En la segunda lectura, Pablo invita a Timoteo a vivir anclado en la Palabra. ¿Qué puede proporcionarnos la Palabra de Dios? ¿Podrá la Palabra, que atraviesa la Historia y que hoy se nos ofrece, llevarnos directamente a la Fuente? Escuchemos a San Bernardo:

«Ya no escucho más a Moisés: su boca y su lengua tartamudean. Los labios de Isaías son impuros. Jeremías no sabe hablar porque es un niño. Todos los Profetas son como mudos. No, no; que me hable ya él, el mismo a quien ellos anunciaban. ¡Qué me bese él con los besos de su boca! No quiero que me hablen más sus intermediarios; son como un nubarrón espeso. No. ¡Qué me bese él con besos de su boca! Para que el hechizo de su presencia y las corrientes de agua de su admirable doctrina se me conviertan en fuente que salte hasta la vida eterna. Si él, al fin, ungido por el Padre, con el óleo de la alegría entre todos sus compañeros, se dignase besarme con besos de su boca, ¿no derramaría sobre mí su gracia más copiosa? Su palabra viva y eficaz es para mí un beso de su boca. No es un simple contacto de los labios, que a veces interiormente es mera paz ficticia, sino la efusión del gozo más íntimo que penetra hasta los secretos más profundos. Pero sobre todo, es como una intercomunión maravillosa de identidad entre la luz suprema y el espíritu iluminado por ella. Pues el que se allega al Señor se hace un espíritu con él» (SCant 2,2).

La oración continua a la que estamos llamados es la «intercomunión de identidad entre la luz suprema y el espíritu iluminado por ella». Todo ocurre como un movimiento subterráneo y silencioso, que alarga secretamente el espacio interior que habitamos, permitiéndonos mirarlo todo desde el corazón, y que se manifiesta en confianza, en serenidad y en paz, pase lo que pase, porque la voluntad de Dios, siempre tan distinta de nuestros planes, es la expresión amorosa de Dios llevándonos de la mano donde ni siquiera somos capaces de imaginar, a su santa morada: «mi Padre y yo vendremos a él y viviremos en él» (Jn 14,23).

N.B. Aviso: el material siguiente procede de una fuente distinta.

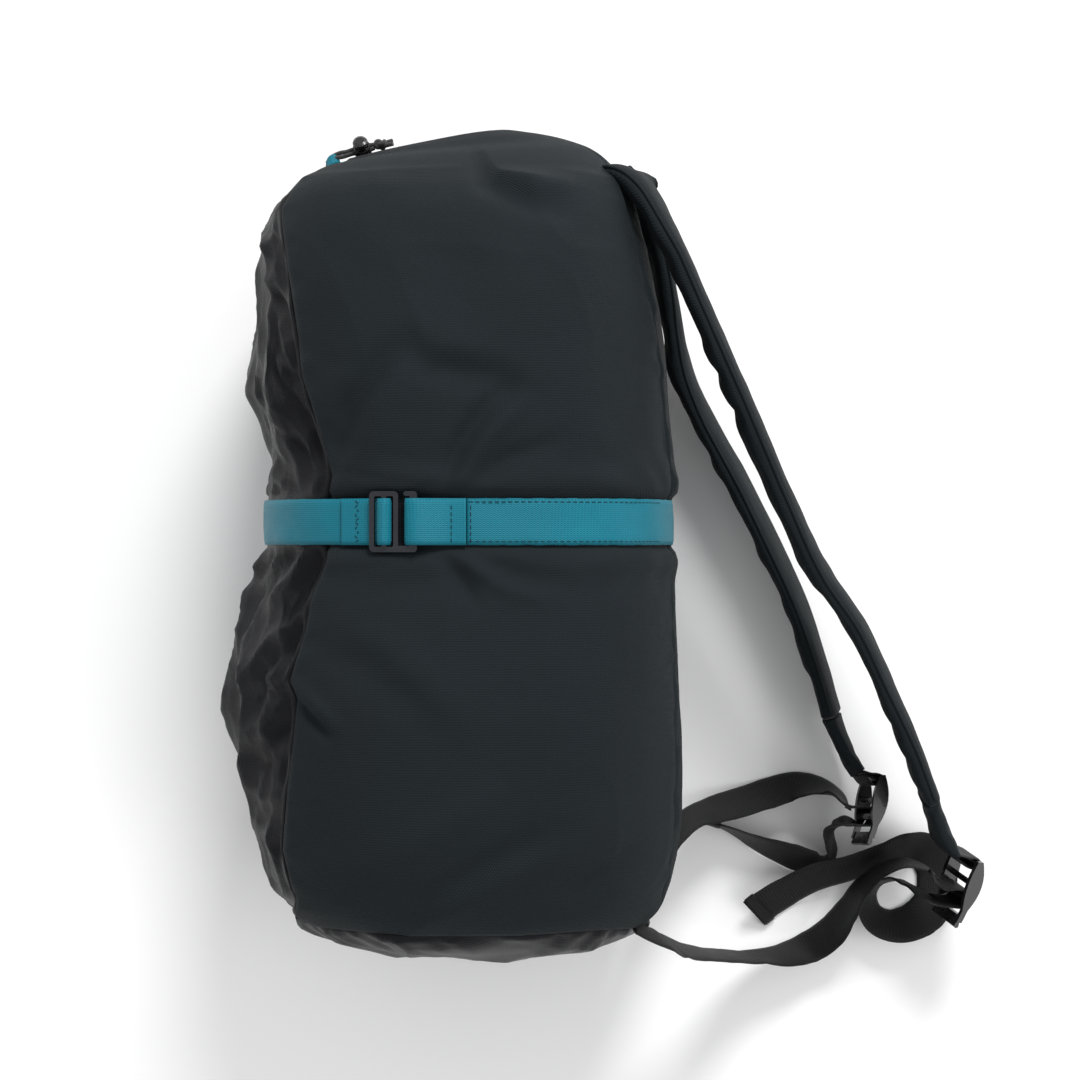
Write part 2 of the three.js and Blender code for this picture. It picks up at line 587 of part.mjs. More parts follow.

No fuera la manifestación de la voluntad de Dios y sus sorprendentes caminos y nosotros difícilmente podríamos acceder a nuestro corazón, y, en él, a la morada de Dios. Ante lo que es incomprensible y doloroso, cuando solo pensamos en cómo huir, que nuestra oración sea: «¡Señor, no me des nada fuera de lo que tú quieras y haz, Señor, lo que quieres y como lo quieres de cualquier modo!»

Son los abismos del corazón que nos conducen a los brazos de Dios.